Dr. Keenan Hartert, Assistant Professor
PhD | Faculty
- B.A. Carleton College, Ph.D. University of Nebraska Medical Center
Cancer, Clinical Genomics, and Molecular Biology
I am interested in the assignment of personalized lymphoma therapeutics based on genetically-characterized tumor biology profiles. My studies have primarily focused on understanding the most common type of lymphoma: Diffuse Large B-cell Lymphoma (DLBCL), which accounts for 30,000 new patients every year. Although approximately 50% of these patients can expect long-term remission after standard Rituximab + CHOP chemotherapy combination therapy, those that relapse or refract treatment face a poor prognosis.
Lymphomas and leukemias present a unique challenge since they do not form a single, solid tumor in a concentrated area.

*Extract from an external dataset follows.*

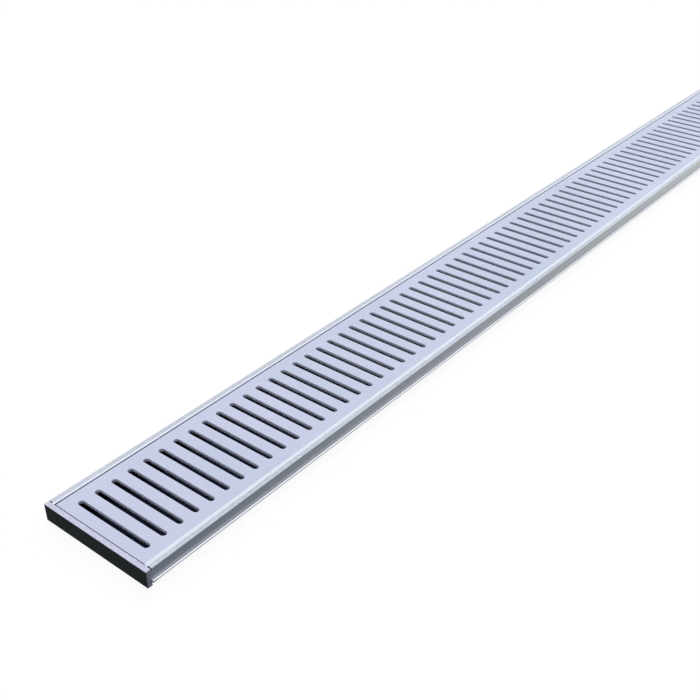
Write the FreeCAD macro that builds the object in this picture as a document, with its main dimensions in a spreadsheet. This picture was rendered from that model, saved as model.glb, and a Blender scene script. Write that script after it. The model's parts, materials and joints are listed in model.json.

Equally challenging, DLBCL tumors can evolve from distinct genetic origins that result in heterogeneous biological profiles, a challenge for clinicians. Using genomics, we hope to define the genetic landscape(s) of these tumors and assign a targeted therapy that best addresses the inherent weaknesses of that biological profile. Applying lessons and principles from Ecology and Evolution to this forefront of Molecular Biology can increase our understanding of tumors as genetically-defined populations and is one of my personal favorite cross-discipline connections. Measuring the efficacy of novel therapeutic agents via human cell line models provides the perfect preclinical environment for discovering new pathways for addressing vulnerable patient populations that would reject standard therapies.
My main strategies and how students can join are listed below:
#1 Identify genomic drivers of disease via bioinformatic analyses.
Students can utilize public data to discover new genetic targets in in lymphoma. These discoveries are incredibly exciting and freely sought with the wealth of publicly available genomics data.
#2 Validate functional mechanisms in cell line models.
Students will be able to test and manipulate human cell line models to make exciting new conclusions, possibly following up on their bioinformatics findings. Examining how genetic targets are manifesting effects inside the cell is key to understanding how to treat this heterogenous disease.
#3 Translate results to a targeted therapy.
There is a massive need for pre-clinical validation of DLBCL therapies, especially for discovering synergy between compounds. Students could treat cell line models with combinations of therapies to uncover data that could translate directly to the clinic. Specifically, my lab will focus on therapies that have been sparsely used in humans but carry immense promise: Proteolysis-targeting Chimeras (PROTACs).
#4 Harness genomics to personalize clinical treatment.
The advent of genetically-personalized medicine is upon us, and students could complete integrative analyses in which they identify populations of benefit based on DNA/RNA/Clinical profiles.
Reading, History, Hiking, Running, Wildlife, and my dog Scout.